Limit the Search Space
Do not query for large data sets / or in the whole itemId tree. Query very locally, restrict the queries always to a very narrow search space.
- Limit spatially by itemIds (e.g. itemId IN (7,8,9))
- Limit by user or group id (e.g. userOrGroupId IN (2,3,4))
- Limit by permission (e.g. 'core.view')
Example:
- Instead of using fetchAccessListIds(permission, userId), consider starting with limiting the search space by itemIds / sub-tree first. Or do all in a single, larger query.
Cache
- Use (persistent) caching as appropriate
- Prevent from frequent rebuilding of the cache, strive for iterative rebuilding
Summary
Problem
- In the current design fetchAccessListIds($permission, $userId) is wildly used to get the ACLs before using that list of ACLs in another query to get a list of items.
- This approach only works fine if the number of ACLs per user is very low (e.g. #ACLs < 20 per user). Else the subsequent queries become rather expensive.

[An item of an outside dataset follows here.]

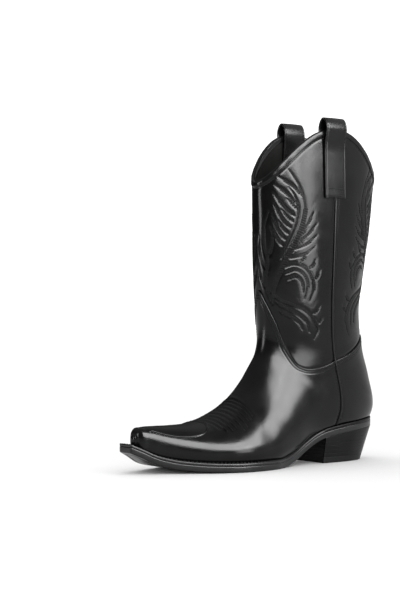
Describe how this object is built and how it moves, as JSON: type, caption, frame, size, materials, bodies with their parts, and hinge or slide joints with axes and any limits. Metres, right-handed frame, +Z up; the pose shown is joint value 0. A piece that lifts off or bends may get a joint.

- The current design is optimized for low numbers of ACLs which is usually the case for single-uploading-user installations.
- The number of ACLs increases linearly with the number of user-albums and with the diversity of the item-permissions.
Suggested Solution
Minimalize the number of ACLs per user:
- Remove redundancy in AccessMap by extracing and reusing new ACLs
- Thereby reducing / minimizing the ACLs per user (fetchAccessListIds($permission, $userId))
- At the cost of multiple accessListIds per itemId in AccessSubscriberMap
Details:
- Allow more than one accessListId to be mapped to itemId in AccessSubscriberMap
- Create an ACL for user-album permissions excluding the (ownerId, permission) tuple
- Periodically compact the ACL mapping by searching for redundancies between ACLs and extracting new ACLs.
- Maybe do that at addPermission() time.